A stainless steel plate separates the thermal exchange means from the adjacent compartment of the apparatus.

Baffle plates 13 Stainless steel plates, 2mm thick, first plate (inlet end) 368mm in length remaining plates, 354mm in length inclined at 45° to the horizontal. The leading edge of the last plate is 665mm from outlet of thermal exchange means.

Plate spacing: 125mm (measured along the horizontal).

Clearance from conveyor belt: 140mm (first plate, inlet end); 150mm (remaining 12 plates).

Clearance from roof : 250mm Guide plate Stainless steel, 2mm thick, 500mm in length inclined at 60° to the horizontal in opposing direction to baffle plates, located 100mm from outlet.

Clearance from conveyor belt: 140mm It will be appreciated that the accompanying figure illustrates this thermal exchange means schematically.

Nickel powder is transported on the conveyor belt at lm/min at a temperature of 980°C. A mixture of nitrogen and hydrogen at a volume ratio N2 : H2 of 25: 75 was introduced at 150°C at an entry rate of 500m3/hr.
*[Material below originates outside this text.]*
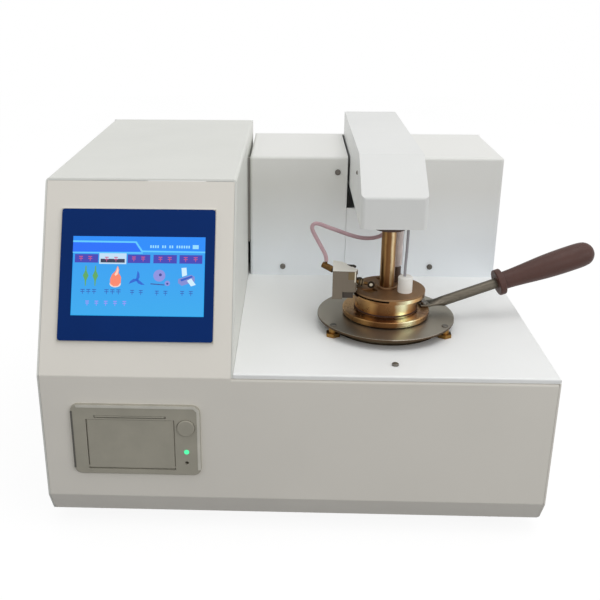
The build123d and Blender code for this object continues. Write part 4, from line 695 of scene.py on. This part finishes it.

The gas exit temperature was found to be about 700°C. The surface temperature of the nickel powder was found to decrease by on average about 150°C during transit through the thermal exchange means. It was also found that the highest gas velocity occurred at the outlet where the heated and expanded gas is forced through a relatively small exit aperture.

It will be appreciated that there are numerous variables associated with the present invention. In practice testing will be employed to determine the most efficient way in which to put the invention into effect for a given system. This would be within the abilities of one skilled in the art.

Throughout this specification and the claims which follow, unless the context requires otherwise, the word"comprise", and variations such as"comprises"and"comprising", will be understood to imply the inclusion of a stated integer or step or group of integers or steps but not the exclusion of any other integer or step or group of integers or steps.